Text: Nico Beinke, 24. Februar 2020

Sich vier Jahre für die Entstehung des ersten Albums Zeit zu nehmen, ist heutzutage ein wahres Wagnis. In vier Jahren hat der Musikzirkus gefühlt etwa 50 Trends, wie die sprichwörtliche Sau, durchs Dorf getrieben. 50 Trends, die Johnny Lynch allesamt verpasst haben könnte, oder die er zumindest ignoriert hat. Vielleicht hat er in der Zeit aber auch einfach eine Armada an Schleppnetzen in die trübe Brühe dieser 50 Trends geworfen und vergessen sie wieder einzuholen.

In Wirklichkeit hat er sie wohl einfach ignoriert, weshalb „Thumb World“ seines Pictish Trail sich wie das aus der Zeit gefallene Caribou-Album anfühlt, welches bereits seit Jahren von so vielen Fans ersehnt wird. Pictish Trail mit nur einem Vergleich gerecht zu werden, scheint allerdings nahezu unmöglich und wird der Sache, in diesem Fall „Thumb World“, nicht gerecht. Caribou halt, weil es sich hierbei um Songwriter-Electro handelt, der grandios durchkomponierte Melodien und Gesangsharmonien mit liebenswert versponnenen Electro-Spielereien verbindet und sich somit weder so richtig zum Tanzen, noch zum Schwelgen eignet. Gelegentliche Vocoder-Stimmmanipulationen lassen zudem an Squarepusher denken, deren Alex Thomas sich für einige Drums im Studio einfand. Aber im Endeffekt ist es oft eine Bürde passende Vergleiche anzustellen, zumal sich „Bad Algebra“ bereits nach dem zweiten Hören anschickt, als Hit im Gehörgang zu verweilen.

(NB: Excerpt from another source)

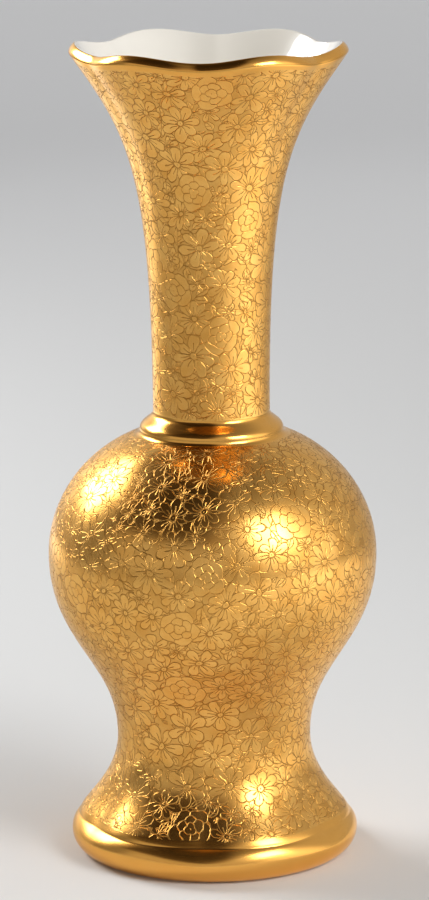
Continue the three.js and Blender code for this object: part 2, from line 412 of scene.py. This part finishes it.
def scatter(line, seed):
    """Motifs on the surface that a line sweeps: tried at random places and kept where their distance to
    each kept one, along the line and round the radius there, is over a share of the two sizes added.
    Returns the distance along the line, the angle, the own turn, the size and the code of each."""
    draw = np.random.default_rng(seed)
    arc = np.concatenate([[0], np.cumsum(np.linalg.norm(np.diff(line, axis=0), axis=1))])
    kinds = (
        # tries, smallest and largest size in mm, share of the sizes kept apart, codes
        (40, 4.6, 5.6, 0.86, (20.0,)),
        (9000, 4.4, 5.7, 0.76, (6.0, 7.0, 8.0, 9.0)),
        (9000, 2.6, 3.4, 0.74, (5.0, 6.0)),
        (9000, 4.2, 5.4, 0.46, (12.0, 13.0, 14.0)),
        (6000, 2.2, 3.0, 0.44, (12.0, 13.0)),
    )
    kept = np.zeros((0, 5))
    for tries, low, high, apart, codes in kinds:
        span = draw.uniform(0, arc[-1], tries)
        turn = draw.uniform(-math.pi, math.pi, tries)
        fair = draw.uniform(0, line[:, 0].max(), tries) < np.interp(span, arc, line[:, 0])
        size = draw.uniform(low, high, tries)
        code = draw.choice(codes, tries)
        own = draw.uniform(0, 2 * math.pi, tries)
        for trial in np.stack([span, turn, own, size, code], -1)[fair]:
            round_radius = np.interp(trial[0], arc, line[:, 0])
            gap = np.angle(np.exp(1j * (kept[:, 1] - trial[1]))) * round_radius
            far = np.hypot(gap, kept[:, 0] - trial[0])
            if (far > apart * (kept[:, 3] + trial[3])).all():
                kept = np.concatenate([kept, trial[None]])
    return kept, arc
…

Und dass ist es, worum es sich immer dreht und drehen sollte, perfekter Pop, wie auch immer er sich anhört, ist doch eh von so vielen Komponenten abhängig, die sich nicht berechnen lassen. Trotzdem ist es es wert, es zu versuchen, immer und immer wieder. „Bad Algebra“ sei nun hiermit nominiert, zuerst einmal der beste Song des neuen Jahres zu sein und zu bleiben, solange wie es nur eben geht.